Says Gulia, “Over the years we have included and evolved many new pack ranges to suit the varying tastes and requirements of the customers and presently we have a wide array of specialty teas in our Darjeeling range which we are ever looking to expand depending on the requirements of the discerning customer.”
He add, “Being originally a tea producing house, we have an advantage of sourcing the best teas from our own stable of gardens which also allow us to pack the best quality produce. With the Goodricke group benchmarking itself as quality producers of good quality teas, responses from our customers have been highly encouraging. We have a sizeable market share in spite of negligible marketing activities being undertaken so far.”
Role of modern retail
The expansion of supermarkets, especially in the emerging markets, has been an important platform for showcasing wider beverage choices, thereby satiating the expectations of a burgeoning and increasingly aspirational middle-class. The shelves display a variety of popular tea brands, including the lesser known infusion tea, green tea, white tea, etc, which are also gaining mometum, with tea companies increasing their production to meet demand.
“Super-markets are new retail concepts, and they showcase these new forms of teas, and both the retailing formats and the teas are becoming the latest fads.
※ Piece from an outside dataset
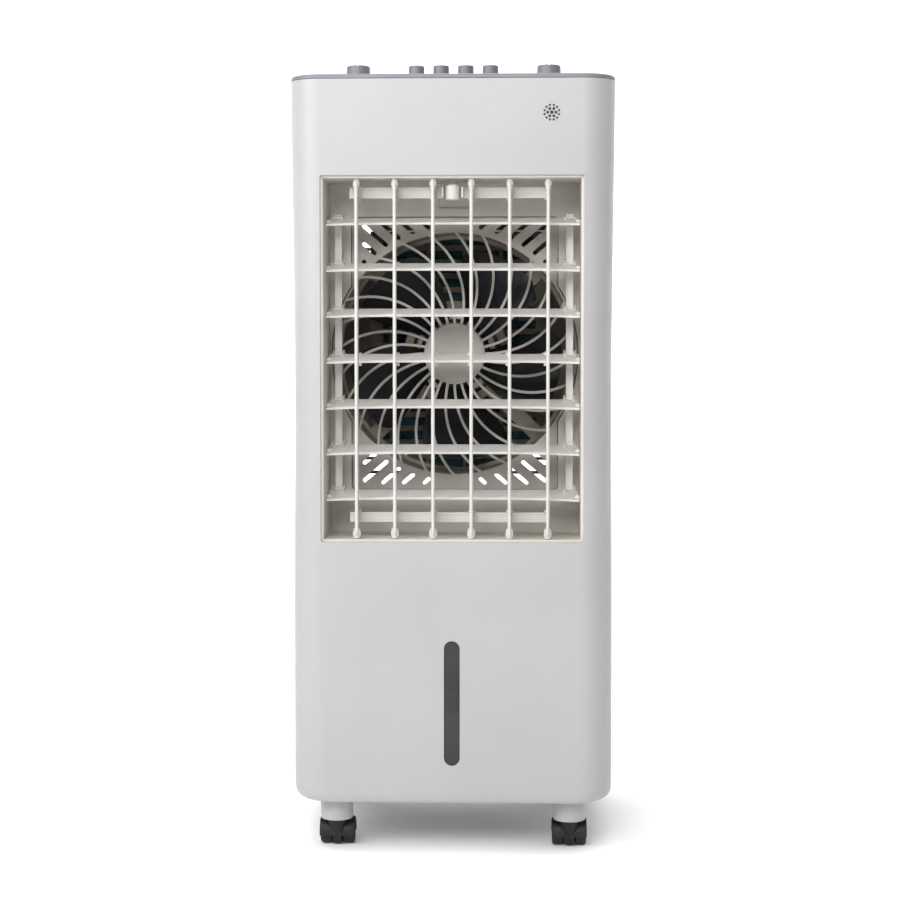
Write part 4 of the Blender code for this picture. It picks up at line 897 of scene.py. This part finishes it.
def slat_mesh():
    """A slat about its own axis: a swept plate with a beaded nose, end hubs and forked ears at the links."""
    rear = 20 * MM
    notch = 3.7 * MM
    notch_end = rear - 4 * MM
    steps = 36
    xs = [SLAT_REACH * (2 * i / steps - 1) for i in range(steps + 1)]
    rear_edge = [(SLAT_REACH, rear)]
    for link_x in (SLAT_LINK_X, -SLAT_LINK_X):
        rear_edge += [(link_x + notch, rear), (link_x + notch, notch_end),
                      (link_x - notch, notch_end), (link_x - notch, rear)]
    rear_edge.append((-SLAT_REACH, rear))
    outline = [(x, slat_front(x)) for x in xs] + rear_edge
    bead = 1.25 * MM
    nose = [[(x, slat_front(x) + 1.3 * MM + bead * math.cos(a), bead * math.sin(a))
             for a in angles(30, 0, 12)] for x in xs[1:-1]]
    parts = [level_flat([outline], -SLAT_THICK / 2, SLAT_THICK / 2, 0.3 * MM), loft(nose)]
    tip = SLAT_LINK_ARM + 3 * MM
    seat = SLAT_LINK_ARM - LINK_FORK
    ear = [(12 * MM, -2.6 * MM), (tip, -3 * MM), (tip, -LINK_FORK), (seat, -LINK_FORK),
           (seat, LINK_FORK), (tip, LINK_FORK), (tip, 3 * MM), (12 * MM, 2.6 * MM)]
    pin_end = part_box("slat_1")[1].x
    for side in (1, -1):
        for offset in (-4.55 * MM, 4.55 * MM):
            x = side * SLAT_LINK_X + offset
            parts.append(side_flat([ear], x - 0.8 * MM, x + 0.8 * MM, 0.25 * MM))
        for radius, stretch, segments, edge in (
                (1.5 * MM, span(side, SLAT_REACH - 4 * MM, pin_end), 20, 0.2 * MM),
                (2.6 * MM, span(side, SLAT_REACH - 3.5 * MM, SLAT_REACH + 0.3 * MM), 24, 0.4 * MM)):
            parts.append(rod(radius, (stretch[0], 0, 0), (stretch[1], 0, 0), "X", segments, edge))
    return together(*parts)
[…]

They are seeing growing consumption by all age-groups. The most popular tea variety in India is the CTC variety, but there are also emerging niche consumers of Darjeeling, Fannings, Oolong, and other whole leaf vareities, says Bijoor. “
He adds, “Supermarkets and super-stores have played a significant role in promoting newer and lesser known varieties such as green tea, herbal teas, and the most convenient tea bag variant.”
Giving a different perspective, Gulia, comments, “Presently, traditional retail formats would be having a larger share of the sale volumes as compared to supermarkets. This trend is, however, changing slowly with more people, especially in the larger towns, preferring to shop in supermarkets.”
Time for a tea twist
India’s youthful population is becoming more fond of coffee than the traditional sweet hot tea, and the credit for this goes to the new café culture, particularly, in metros like Mumbai, New Delhi, Kolkata and Bangalore.
According to Bijoor, “Tea will continue to evolve. In the beginning it was black tea. Then it was whole-leaf. In came CTC following by the fannings** in the Western region of the country. Then there was the flavoured chocolate teas of Hyderabad and the Masala teas of the West. There was suddenly a profusion of tea bags. Iced-teas and ready to drink teas made tea drinking that much more contemporary and hip.”
On a note of caution, he adds, “Tea in India will suffer a second-class status in the future, with coffee getting the the first-class status drink, unless tea re-invents itself. The Cha-bar is an idea whose time has come.”
“Tea is a classic example of how India has maintained a positive equilibrium. I have always believed that we need to have a very positive volume of domestic consumption to make anything happen internationally. And tea has done it for us,” concludes Bijoor.